4 out of 5
Director: people with similarly weird styles
The first episode of Utopia was grisly, so strange, Twin Peaksy, over-over stylized look-wise to the point where it moves past cheeky and becomes interesting again, and hyped me up so badly for the next episode that I couldn’t expect anything but failure. The next episode didn’t disappoint, oddly, adding more elements that seemingly fleshed out the plot but kept it in this odd world of conspiracies and unknowns… but it did introduce the main problem things like this will have, starting to become top heavy with oddity, and though there was the idea that a lot of this was piled on purposefully as maguffin upon maguffin – which is an interesting idea, a whole show about nothing but claiming to be about something – Utopia’s hedging toward violence and a drive to ‘solve’ matters kept stuffing things into that Obscure sack instead of trailing them out more contemplatively.
So it ends up being just a little too weird for its own good. With Twin Peaks (which, despite the violence and more ‘thriller’ feeling Utopia ends up taking over mystery – was the closest reference at mind during the first half of the 6-ep season), you go back and rewatch it and there’s definitely a sense of consistency and scope to the whole jazzy, slinky affair, which we’ll go ahead and attribute to David Lynch’s understanding of symbols and style. There’s a point Utopia passes where you get that it’s totally a conspiracy show, and we’re dealing with typically shady government stuff, and suddenly the answers don’t seem to matter as much. There’s still an interesting overall drive to understand what’s at the core of the story, but even then, once the basic details are in place, the rest doesn’t matter so much.
This half-in half-out feeling was confirmed by the eventual double, triple, quadruple reveals of the last couple episodes, where the veil slips and you wonder if you’ve just been taken for a ride the whole time. You – or creator Dennis Kelly – could swear up and down that this was part of the subtext of events, a tie-in to how government deals with people and ideas, and I wouldn’t disagree, but I don’t feel the overall direction of events ends up aligning with that mentality. If things had continued much beyond six episodes, this could’ve been an ‘The Event’ style letdown of a whole lotta’ bluster for nothin’. Keeping it short was key.
The music is excellent, and the look of the show of very flat but distinct pop colors spaced effectively between gorgeously deep wide-angle captured sets of blues and greens and browns is absolutely a defining element. Thankfully, the camera remains static and far enough away to never shove this stuff in your face – our POV sits back and we get to mostly watch the scramble play out before us.
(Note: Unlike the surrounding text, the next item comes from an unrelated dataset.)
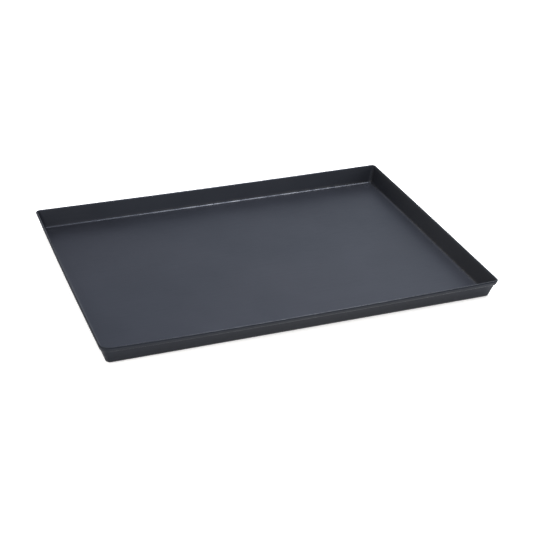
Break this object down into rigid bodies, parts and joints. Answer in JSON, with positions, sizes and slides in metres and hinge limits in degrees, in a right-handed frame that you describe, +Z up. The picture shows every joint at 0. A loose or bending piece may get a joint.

So that’s the bad. It just has a hard time not turning into a regular TV show. The good: the characters, while none truly likeable, are all very well realized. I saw each of them as distinct people, real ones (except our chief weirdos, who are supposed to be nothing but weird, really), and on the whole they behave reasonably when faced with the events before them. Which are what, you ask, me having blabbed vaguely about vague things for long enough without explaining? Well – there’s a book called Utopia, and some people are after it, and willing to kill to get it. It contains a secret which somehow ties in to a Russian Flu that’s suddenly going around and might be totes lethal. Four nerds – one paranoid dude, one snarky kid, one journalist, one IT guy – meet in a chat room to discuss Utopia for all of its conspiracy funness, and don’t realize that shmibble they’re getting in to when they get their hands on the rarely seen ‘Utopia volume 2’. The schmibble being their personalities ruined and some killer sent after them to not hesitate in getting Utopia, or finding where Jessica Hyde is. Who’s Jessica Hyde? Yeah.
I also give a lot of credit to the writer’s direct handling of the potential of Utopia in episode 4 or 5… some bold questions are posed that, had that been more the focus, would have been a satisfying direction for things, but they end up having to shy away from it in favor of a Scooby Doo ending. ‘Utopia’ is totally not for everyone – the first episode really pushes the implied violence to make sure you want to be on board – but cool kids will like it ’cause it looks good and is quirky, and the show definitely promotes ‘Lost’ style WTF fanaticism, though it doesn’t have the space to milk it. Definitely worth watching for its uniqueness, and great look, but I wonder if it’ll gain or lose value upon a second view.